Thanks for keeping a look out.  Blegreen's travelers plus has up'd the number of printable coupons, and have some Dell's/Baraboo resturants.  The downside is the coupon is only valid for 14 days after it's printed.  I'd be happy to print some off if/when you're interested. The 2 for one options include the Mesa Grille, Glacier Rock, Hooty's Steak House, The Farm Kitchen and the Loose Moose Bar & Grill.


----------



## rapmarks (May 12, 2006)

I checked the book and in June buy one get one for Noah's Ark and for Mount Olympus, after that $4 off.  There are often weekday ones in the paper in June, so I'll clip out and keep til i hear from someone who could use them.  Post or send me an email or pm and I'll be ont he lookout for them.  

Thanks for the coupon offers, I don't need them right away, but could use them some other time so I'll letyou know, as they expire in 14 days.  
Just spent a lot of time on the phone trying to pay my Bluegreen maintenance fees and got nowhere , they claimed my credit card didn't go through, credit card company said no attempts were made.   

I have coupons for the Museum of Historic Torture Devices which I will gladly give away .  Hurry before it closes.


----------



## Neesie (May 12, 2006)

For those of you going to the Dells, I highly recommend seeing the Lost Canyon.  It is not highly advertised but everyone I know that's gone on the horse/carriage ride through the Canyon loves it.  I've posted a link, do a further search for pictures it is beautiful.  Also the horses are similar to Clydsdales, I believe they are Percherons (sorry about the spelling).

http://travel.yahoo.com/p-reviews-3...d_reviews-i;_ylt=AkfkgHRiYyeAgjOdyaNVtyFpVWoL

P.S.  Very inexpensive and only takes about an hour of your time.


----------



## brucecz (May 12, 2006)

Pat, we received our 2 Dells Coupon books in 4 days and unlike some of the other years there was no shipping charges.

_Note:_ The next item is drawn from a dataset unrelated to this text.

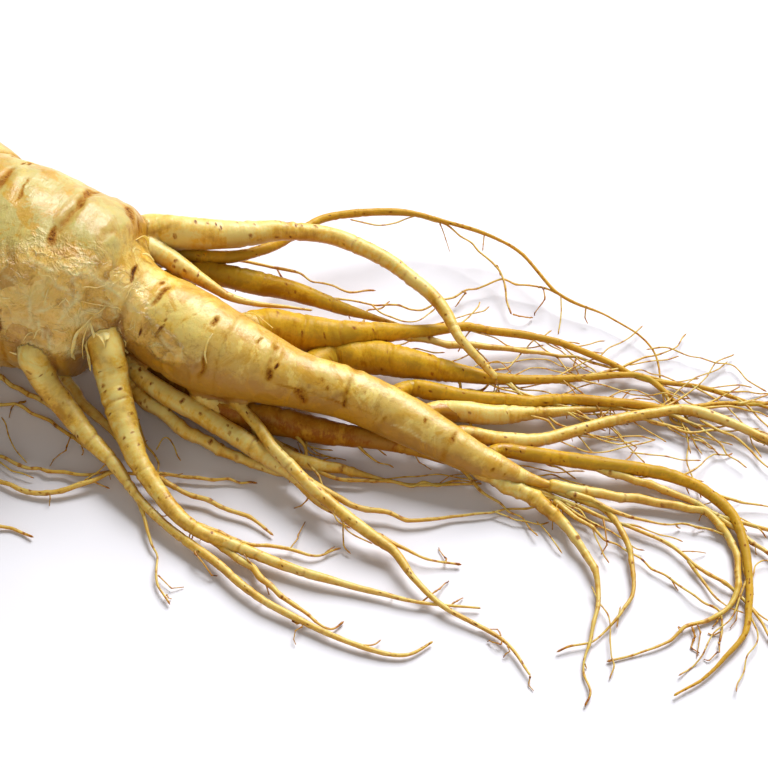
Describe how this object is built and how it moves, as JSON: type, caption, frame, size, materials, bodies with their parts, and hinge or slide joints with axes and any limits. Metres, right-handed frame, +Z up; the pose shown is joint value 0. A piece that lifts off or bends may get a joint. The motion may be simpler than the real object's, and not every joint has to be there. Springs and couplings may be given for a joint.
{
  "type": "ginseng root",
  "caption": "Fresh ginseng root lying on its side: a ringed barrel-shaped body with a knobbly neck, a tap root, and side roots that spread into fine rootlets.",
  "frame": {"origin": "on the flat underside of the body, where the root rests on the table, below the middle of its thickest part", "axes": "+X towards the tips of the roots, -Y towards the side that the lower side roots spread to, +Z up from the table"},
  "size_m": [0.2218, 0.1236, 0.0369],
  "materials": {
    "root_skin": "moist cream to ochre root skin with brown ring scars"
  },
  "bodies": {
    "root": {"ginseng_root": "root_skin"}
  },
  "joints": []
}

The total cost was $40 for the 2 coupon books.

Today I was able to get Bluegreen email that we had paid in full foe all 8 of our CMV UDI 2006-2007 maintenance fees that we had paid in full.

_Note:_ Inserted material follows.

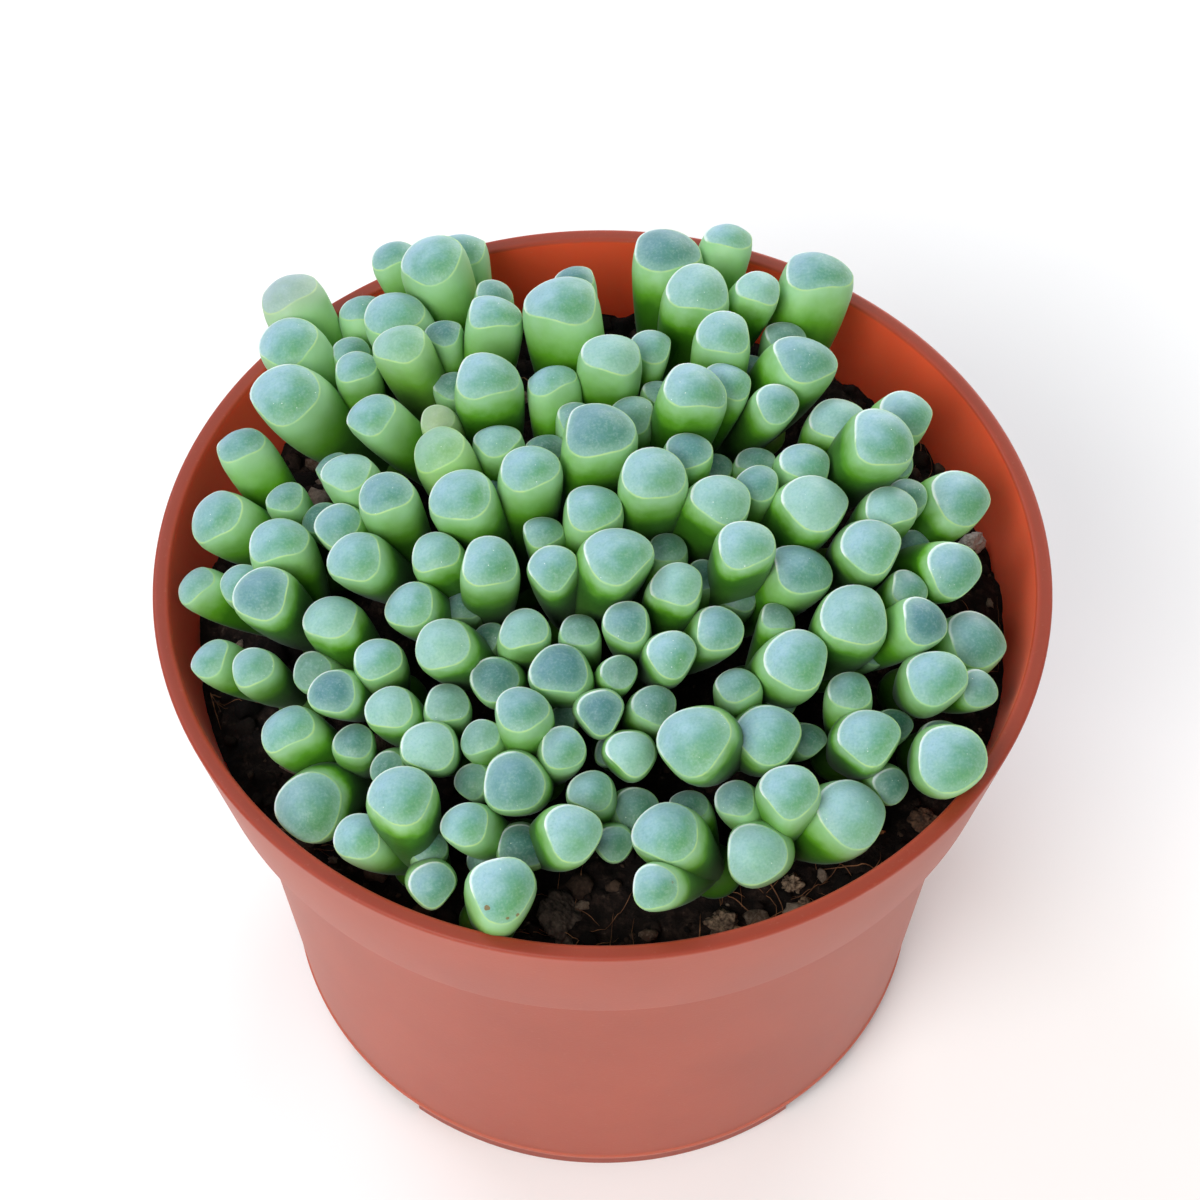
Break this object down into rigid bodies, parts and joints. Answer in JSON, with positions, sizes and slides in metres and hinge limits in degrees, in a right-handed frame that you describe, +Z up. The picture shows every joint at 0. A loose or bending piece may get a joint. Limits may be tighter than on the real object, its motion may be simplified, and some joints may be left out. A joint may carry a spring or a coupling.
{
  "type": "potted baby toes",
  "caption": "Living-window succulent: crowded heads of club-shaped leaves with domed translucent tops, growing in soil in a round collared plastic pot",
  "frame": {"origin": "on the table under the middle of the pot", "axes": "+Z up, -Y the front of the plant as it is usually seen, +X to its right"},
  "size_m": [0.105, 0.105, 0.0933],
  "materials": {
    "pot": "thin moulded plastic, terracotta red, satin",
    "soil": "dark crumbly peat mix with root fibres",
    "leaf": "waxy green skin with a bloom, and a pale blue-green window on top",
    "stone": "pale rough pumice grit",
    "crumb": "dark brown crumb of soil or bark"
  },
  "bodies": {
    "root": {"bark_crumb": "crumb", "head_back_1": "leaf", "head_back_2": "leaf", "head_back_3": "leaf", "head_back_left_1": "leaf", "head_back_left_2": "leaf", "head_back_left_3": "leaf", "head_back_left_4": "leaf", "head_back_right_1": "leaf", "head_back_right_2": "leaf", "head_back_right_3": "leaf", "head_back_right_4": "leaf", "head_front_1": "leaf", "head_front_10": "leaf", "head_front_11": "leaf", "head_front_12": "leaf", "head_front_2": "leaf", "head_front_3": "leaf", "head_front_4": "leaf", "head_front_5": "leaf", "head_front_6": "leaf", "head_front_7": "leaf", "head_front_8": "leaf", "head_front_9": "leaf", "head_left_1": "leaf", "head_left_2": "leaf", "head_left_3": "leaf", "head_left_4": "leaf", "head_left_5": "leaf", "head_left_6": "leaf", "head_middle_1": "leaf", "head_middle_2": "leaf", "head_middle_3": "leaf", "head_middle_4": "leaf", "head_middle_5": "leaf", "head_middle_6": "leaf", "head_middle_7": "leaf", "head_right_1": "leaf", "head_right_2": "leaf", "head_right_3": "leaf", "head_right_4": "leaf", "head_right_5": "leaf", "head_right_6": "leaf", "pale_grit_1": "stone", "pale_grit_2": "stone", "pale_grit_3": "stone", "pot": "pot", "pumice_stone": "stone", "soil": "soil", "soil_lump": "crumb"}
  },
  "joints": []
}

We had paid for the 4 CMV UDI Cottages on May 3 but were having a problem getting them to email a paid in full receipt untill today. We paid  the 4  CMV UDI Oak Timbers maintenance fees

The person in the Maintenace fee Dept who was of great help to us today is Richard  Latham and his direct Bluegreen Number is 1-651-912-7960.

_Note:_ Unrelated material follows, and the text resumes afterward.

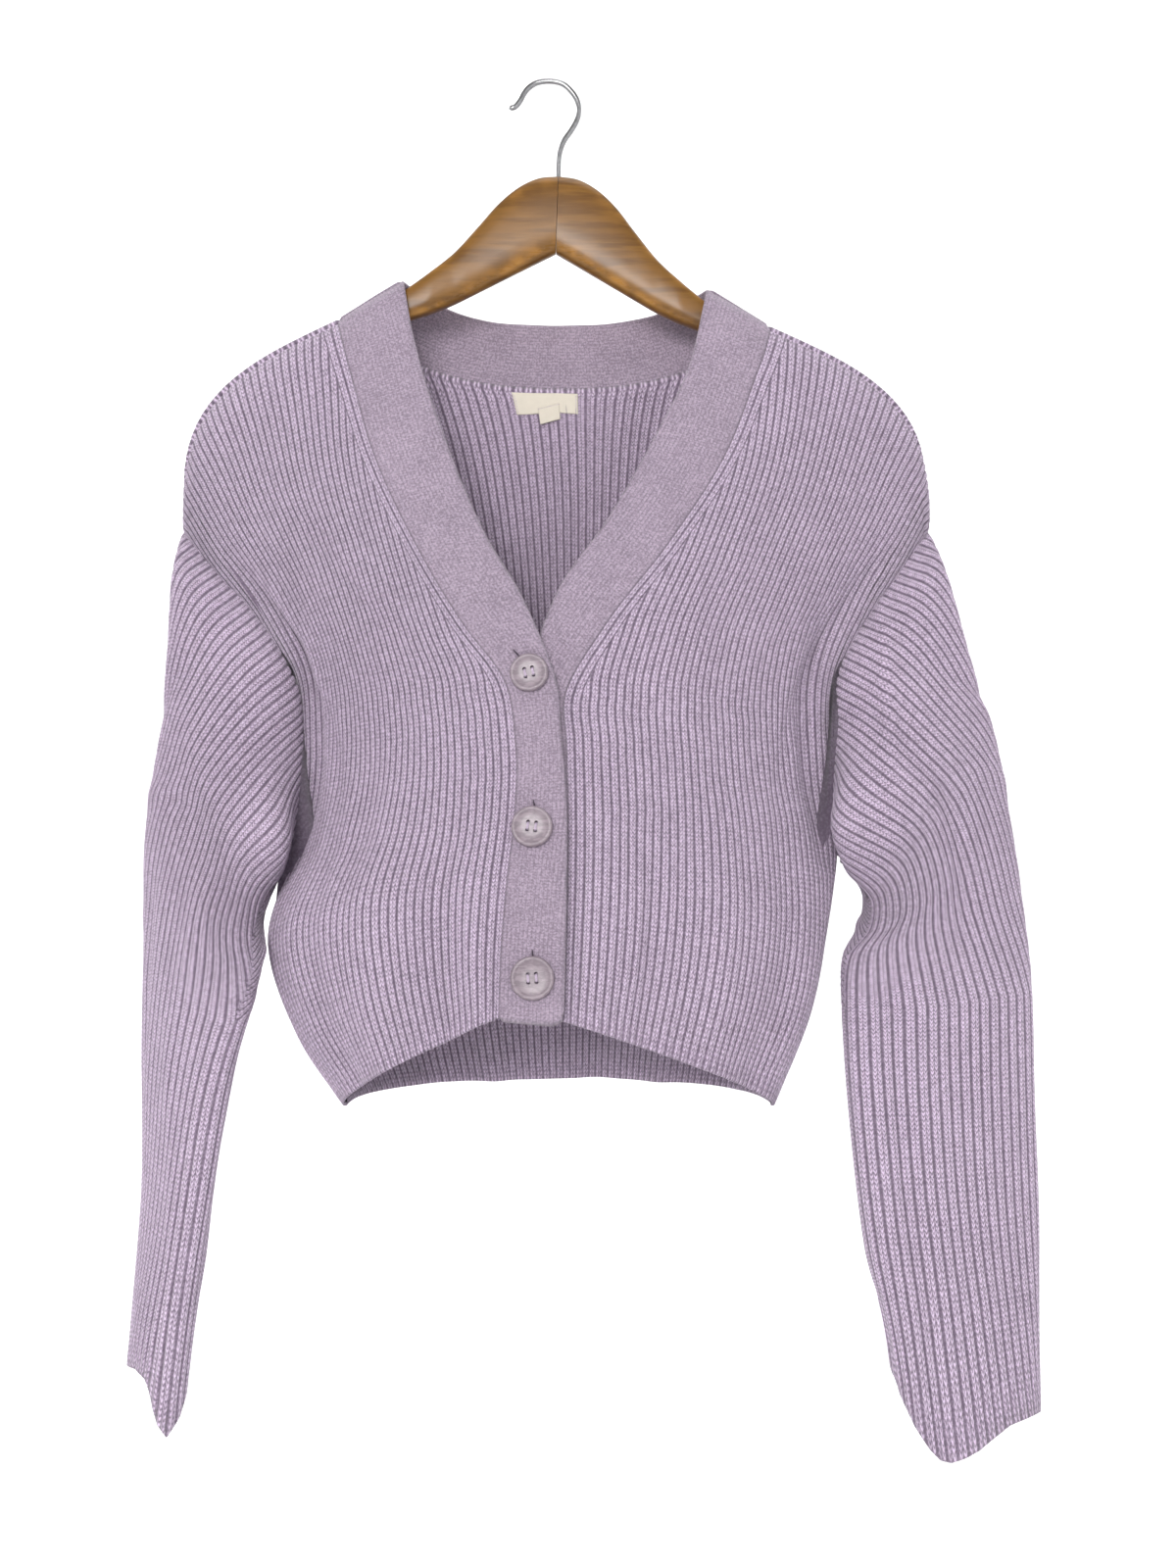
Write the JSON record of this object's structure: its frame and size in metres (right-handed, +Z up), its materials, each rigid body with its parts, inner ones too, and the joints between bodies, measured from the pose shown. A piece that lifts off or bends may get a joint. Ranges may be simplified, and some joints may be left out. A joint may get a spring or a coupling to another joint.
{
  "type": "cropped cardigan on a wooden clothes hanger",
  "caption": "Short V-neck rib-knit cardigan with long full sleeves and a buttoned front band, hung on a wooden hanger with a wire hook.",
  "frame": {"origin": "inner top of the hanger's hook, where a rail holds it", "axes": "+Z up, front of the garment faces -Y, picture right is +X"},
  "size_m": [0.5633, 0.165, 0.8607],
  "materials": {
    "rib_knit": "soft lavender rib knit",
    "band_knit": "soft fine knit, heathered",
    "woven_label": "cream woven tape",
    "button": "mauve-grey, marbled",
    "hanger_wood": "brown lacquer",
    "hook_wire": "chromed"
  },
  "bodies": {
    "root": {"back_panel": "rib_knit", "front_left": "rib_knit", "front_right": "rib_knit", "sleeve_left": "rib_knit", "sleeve_right": "rib_knit", "band_left": "band_knit", "band_right": "band_knit", "band_back": "band_knit", "neck_label": "woven_label", "size_tab": "woven_label", "button_top": "button", "button_middle": "button", "button_bottom": "button", "hanger_arm_left": "hanger_wood", "hanger_arm_right": "hanger_wood", "hanger_hook": "hook_wire"}
  },
  "joints": []
}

Suggest calling him if you have a maintenace fee question, etc.

Bruce  



			
				rapmarks said:
			
		

> I checked the book and in June buy one get one for Noah's Ark and for Mount Olympus, after that $4 off.  There are often weekday ones in the paper in June, so I'll clip out and keep til i hear from someone who could use them.  Post or send me an email or pm and I'll be ont he lookout for them.
> 
> Thanks for the coupon offers, I don't need them right away, but could use them some other time so I'll letyou know, as they expire in 14 days.
> Just spent a lot of time on the phone trying to pay my Bluegreen maintenance fees and got nowhere , they claimed my credit card didn't go through, credit card company said no attempts were made.
> ...


----------



## rapmarks (May 15, 2006)

We rode down the strip last night.  There is a new comedy club in the building where the Dells Auto Museum was.
There is a huge building toward the back of Mount Olympus, indoor arcade perhaps.
In town the building that had crafts on the side street is another type of entertainment club.  
Todd Nelson, who owns Kalahari, has bought out Trappers Turn golf course, it is still a golf course.
Construction is going on on the former Wilderness golf course, new timehsares for Fairfield.  
The outlet mall near the Great Wolf is not complete, now saying fall completion.


----------



## RonaldCol (May 15, 2006)

rapmarks said:
			
		

> Just used my first coupon and I believe the book is better than last year's book.  I seldom use the attraction coupons and will share with Tuggers.  Any unused restaurant coupons appreciated.  A few good ones are missing this year, but some new ones make up for it.
> Also, any Tuggers that wish to pass books on and are staying at Christmas Mountain, I am here for almost 6 months and will facilitate.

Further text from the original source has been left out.